SET EXERCISE: Set down, exactly as written, only the lines starting with the one that holds "attach(screw, body)" and ending with the one that holds "made.visible_camera = made.visible_glossy".

PROVIDED MATERIAL:
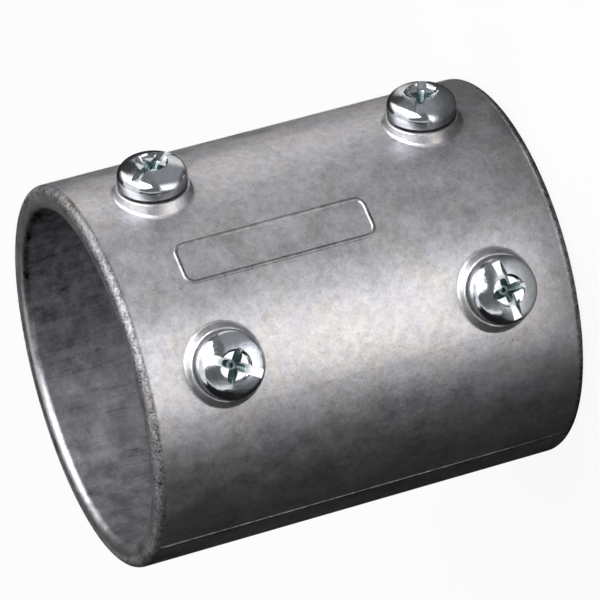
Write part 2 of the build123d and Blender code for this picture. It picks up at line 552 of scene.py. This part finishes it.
def clamping_screw(settings):
    """The screw with its axis along Z and the underside of its head at the height 0."""
    head = close_ends(turned("clamping_screw", head_outline(settings)))
    combine(head, threaded_shank(settings), "UNION")
    height = settings.head_height

    # Straight slot right across the head, a little wider at the crown than at its floor
    slot_length = settings.head_diameter + 2 * MM
    slot = tapered_block(
        "slot", settings.slot_width, slot_length, (1.04, 1), height - settings.slot_depth, height + MM
    )
    combine(head, slot, "DIFFERENCE")

    # Cross recess. The wings that lie in the slot are narrower, so that a ledge of the slot's floor is left
    # beside them
    above = 0.5 * MM
    flare = (settings.cross_span - settings.cross_floor) / settings.cross_depth
    widest = settings.cross_span + flare * above
    wing_scale = (1 / 0.82, widest / settings.cross_floor)
    in_slot, beside_slot = 0.64 * settings.cross_width, 0.85 * settings.cross_width
    for turn, width in ((0, in_slot), (pi / 2, beside_slot)):
        wing = tapered_block(
            "wing", width, settings.cross_floor, wing_scale, height - settings.cross_depth, height + above
        )
        round_upright_edges(wing, radius=0.44 * width)
        wing.data.transform(Matrix.Rotation(turn, 4, "Z"))
        combine(head, wing, "DIFFERENCE")

    # Shallow dish between the wings, with the pointed middle below it
    dish, point = settings.dish_radius, settings.point_radius
    outline = (
        (0.15 * point, settings.point_depth), (point, 1.1 * settings.dish_depth),
        (0.86 * dish, settings.dish_depth), (0.96 * dish, 0.8 * settings.dish_depth),
        (1.04 * dish, 0.3 * settings.dish_depth), (1.1 * dish, -above),
    )
    bowl = turned("bowl", [(radius, height - depth) for radius, depth in outline])
    combine(head, close_ends(bowl), "DIFFERENCE")

    head.select_set(True)
    bpy.context.view_layer.objects.active = head
    bpy.ops.object.mode_set(mode="EDIT")
    bpy.ops.mesh.select_all(action="SELECT")
    bpy.ops.mesh.remove_doubles(threshold=0.01 * MM)
    bpy.ops.mesh.delete_loose()
    bpy.ops.object.mode_set(mode="OBJECT")
    bpy.ops.object.shade_smooth_by_angle(angle=radians(30))
    return head


def keep_profile(piece):
    """Store each corner's distance from the screw's axis and its height, in millimetres, as a UV map."""
    layer = piece.data.uv_layers.new(name="profile")
    for loop in piece.data.loops:
        place = piece.data.vertices[loop.vertex_index].co
        layer.uv[loop.index].vector = (place.xy.length / MM, place.z / MM)


class ScrewsOperator(bpy.types.Operator):
    """Model one clamping screw with its thread and recess, and set a copy in each boss"""

    bl_idname = "coupling.screws"
    bl_label = "Fit the clamping screws"

    def execute(self, context):
        settings = context.scene.coupling_screws
        pattern = clamping_screw(settings)
        keep_profile(pattern)
        pattern.data.materials.clear()
        pattern.data.materials.append(zinc_plate(settings))
        for joint in frame["joints"]:
            body = joint["child"]
            axis = Vector(joint["axis"]).normalized()
            node_name = body.replace("clamp_", "")
            node = frame["nodes"][node_name]
            low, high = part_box(node_name)
            tip = min(vertex.co.dot(axis) for vertex in node.data.vertices)
            round_sleeve = Vector((0, 0, 1)).cross(axis)
            turn = SLOT_TURNS[node_name]
            slot_line = Vector((0, 0, cos(turn))) - sin(turn) * round_sleeve
            place = Matrix((axis.cross(-slot_line), slot_line, axis)).transposed().to_4x4()
            place.translation = axis * (tip + settings.shank_length)
            place.translation.z = (low.z + high.z) / 2
            screw = pattern.copy()
            screw.data = pattern.data.copy()
            screw.name = "clamping_" + node_name
            context.collection.objects.link(screw)
            screw.data.transform(place)
            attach(screw, body)
            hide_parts(node_name)
        bpy.data.objects.remove(pattern)
        return {"FINISHED"}


def lamp(name, settings, azimuth, elevation, distance, size, brightness):
    """A square softbox that lights the floor; azimuth is counted from the camera's side."""
    turn = settings.view_azimuth + azimuth
    towards = Vector((cos(turn) * cos(elevation), sin(turn) * cos(elevation), sin(elevation)))
    bpy.ops.object.light_add(type="AREA", location=towards * distance)
    made = bpy.context.object
    made.name = name
    made.rotation_euler = towards.to_track_quat("Z", "Y").to_euler()
    made.data.shape = "SQUARE"
    made.data.size = size
    made.data.energy = brightness * pi * size * size
    made.visible_camera = made.visible_glossy = False


# Tints of the room card
WARM = (1.0, 0.975, 0.95)
PLAIN = (1.0, 1.0, 1.0)
COOL = (0.94, 0.945, 1.01)

# Rows of the room card. Each has the two places on the card, in millimetres out from the axis and then up,
# between which the row before it changes into this one, and its shades as (direction from the camera's side
# in degrees, shade, tint)
ROOM_CARD_ROWS = (
    (0, 1, [
        (-180, 0.002, PLAIN), (-45, 0.004, PLAIN), (-28, 0.04, PLAIN), (8, 0.04, PLAIN), (28, 0.016, PLAIN),
        (90, 0.012, PLAIN), (150, 0.008, PLAIN), (180, 0.002, PLAIN),
    ]),
    (27, 62, [
        (-180, 0.002, PLAIN), (-62, 0.003, PLAIN), (-46, 0.03, COOL), (-35, 0.06, COOL), (-27, 0.25, WARM),
        (2, 0.25, WARM), (11, 0.16, COOL), (20, 0.055, COOL), (40, 0.046, COOL), (80, 0.048, COOL),
        (92, 0.15, WARM), (118, 0.15, WARM), (131, 0.012, PLAIN), (160, 0.004, PLAIN), (180, 0.002, PLAIN),
    ]),
    (500, 540, [
        (-180, 0.002, PLAIN), (-49.5, 0.002, PLAIN), (-49, 0.2, PLAIN), (-45, 0.2, PLAIN),
        (-44.5, 0.07, PLAIN), (-28, 0.022, PLAIN), (16, 0.022, PLAIN), (60, 0.03, PLAIN), (90, 0.03, PLAIN),
        (100, 0.01, PLAIN), (180, 0.002, PLAIN),
    ]),
    (700, 750, [
        (-180, 0.002, PLAIN), (-49.5, 0.002, PLAIN), (-49, 0.2, PLAIN), (-45, 0.2, PLAIN),
        (-44.5, 0.06, PLAIN), (-30, 0.02, PLAIN), (0, 0.02, PLAIN), (5, 1.0, PLAIN), (80, 1.0, PLAIN),
        (88, 0.22, PLAIN), (120, 0.22, PLAIN), (136, 0.01, PLAIN), (180, 0.002, PLAIN),
    ]),
)


def room_card(settings):
    """Card laid under the sleeve and up round the room that glows with the studio's lights and dark
    surroundings, seen only in the metal's gloss.
    """
    above_floor, card_radius, card_height = 0.3 * MM, 0.5, 0.9
    outline = ((MM, above_floor), (card_radius, above_floor), (card_radius, card_height))
    card = turned("room_card", outline)
    material, start = new_material("room_card")
    place = in_millimetres(start)
    x, y, z = (place.part(axis) for axis in range(3))
    out_and_up = z + (x * x + y * y).math("SQRT")
    from_camera = (y.math("ARCTAN2", x) - settings.view_azimuth) / tau + 0.5
    direction = from_camera.math("FRACT")
    shade = None
    for low, high, row in ROOM_CARD_ROWS:
        stops = [
            ((turn + 180) / 360, [brightness * channel for channel in tint])
            for turn, brightness, tint in row
        ]
        shades = direction.node("ValToRGB", {"stops": stops}, {"Fac": direction})
        shade = out_and_up.between(low, high).shade(shade, shades) if shade else shades
    glow = shade.node("Emission", {}, {"Color": shade, "Strength": settings.reflections})
    glow.node("OutputMaterial", {}, {"Surface": glow})
    card.data.materials.append(material)
    card.visible_camera = card.visible_diffuse = card.visible_shadow = False
    card.visible_transmission = card.visible_volume_scatter = False


class StudioOperator(bpy.types.Operator):
    """Lay the floor, light the coupling and set up the camera"""

    bl_idname = "coupling.studio"
    bl_label = "Set up the studio"

    def execute(self, context):
        scene = context.scene
        settings = scene.coupling_studio

        bpy.ops.mesh.primitive_plane_add(size=8.0)
        floor = context.object
        floor.name = "floor"
        material, start = new_material("floor")
        lit = start.node("BsdfDiffuse", {}, {"Color": (0.9, 0.9, 0.9, 1.0)})
        glow = start.node("Emission", {}, {"Color": (*settings.backdrop, 1.0), "Strength": 1.0})
        seen = shows_backdrop(start) * settings.floor_glow
        mixed = start.node("MixShader", {}, {0: seen, 1: lit, 2: glow})
        mixed.node("OutputMaterial", {}, {"Surface": mixed})
        floor.data.materials.append(material)

        world = bpy.data.worlds.new("room")
        world.use_nodes = True
        world.node_tree.nodes.clear()
        start = Signal(world.node_tree)
        fill = start.node("Background", {}, {"Color": (1, 1, 1, 1), "Strength": 0.6})
        room = start.node("Background", {}, {"Color": (*settings.backdrop, 1.0), "Strength": 1.0})
        mixed = start.node("MixShader", {}, {0: shows_backdrop(start), 1: fill, 2: room})
        mixed.node("OutputWorld", {}, {"Surface": mixed})
        scene.world = world

        room_card(settings)
        lamp(
            "softbox_front", settings, azimuth=radians(42), elevation=radians(40),
            distance=0.8, size=0.6, brightness=1.5,
        )
        lamp(
            "softbox_back", settings, azimuth=radians(122), elevation=radians(45),
            distance=0.8, size=0.5, brightness=1.5,
        )

        bpy.ops.object.camera_add(location=settings.camera_place, rotation=settings.camera_turn)
        camera = context.object
        camera.data.sensor_width = 36.0
        camera.data.lens = settings.lens
        camera.data.clip_start = 0.01
        camera.data.clip_end = 50.0
        scene.camera = camera
        scene.view_settings.view_transform = "Standard"
        return {"FINISHED"}


# Each step's settings, by their name in the scene, and its operator, in the order in which the steps run
STEPS = (
    ("coupling_casting", CastingSettings, CastingOperator),
    ("coupling_screws", ScrewSettings, ScrewsOperator),
    ("coupling_studio", StudioSettings, StudioOperator),
)


class CouplingPanel(bpy.types.Panel):
    """Settings and steps of the conduit coupling"""

    bl_idname = "COUPLING_PT_sidebar"
    bl_label = "Conduit coupling"
    bl_space_type = "VIEW_3D"
    bl_region_type = "UI"
    bl_category = "Coupling"

    def draw(self, context):
        for name, _, operator in STEPS:
            box = self.layout.box()
            settings = getattr(context.scene, name)
            for key in settings.bl_rna.properties.keys():
                if key not in ("rna_type", "name"):
                    box.prop(settings, key)
            box.operator(operator.bl_idname)


def register():
    for name, group, operator in STEPS:
        bpy.utils.register_class(group)
        bpy.utils.register_class(operator)
        setattr(bpy.types.Scene, name, PointerProperty(type=group))
    bpy.utils.register_class(CouplingPanel)


def unregister():
    bpy.utils.unregister_class(CouplingPanel)
    for name, group, operator in reversed(STEPS):
        delattr(bpy.types.Scene, name)
        bpy.utils.unregister_class(operator)
        bpy.utils.unregister_class(group)


def main():
    register()
    bpy.ops.coupling.casting()
    bpy.ops.coupling.screws()
    bpy.ops.coupling.studio()


if __name__ == "__main__":
    main()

WORKED SOLUTION:
            attach(screw, body)
            hide_parts(node_name)
        bpy.data.objects.remove(pattern)
        return {"FINISHED"}


def lamp(name, settings, azimuth, elevation, distance, size, brightness):
    """A square softbox that lights the floor; azimuth is counted from the camera's side."""
    turn = settings.view_azimuth + azimuth
    towards = Vector((cos(turn) * cos(elevation), sin(turn) * cos(elevation), sin(elevation)))
    bpy.ops.object.light_add(type="AREA", location=towards * distance)
    made = bpy.context.object
    made.name = name
    made.rotation_euler = towards.to_track_quat("Z", "Y").to_euler()
    made.data.shape = "SQUARE"
    made.data.size = size
    made.data.energy = brightness * pi * size * size
    made.visible_camera = made.visible_glossy = False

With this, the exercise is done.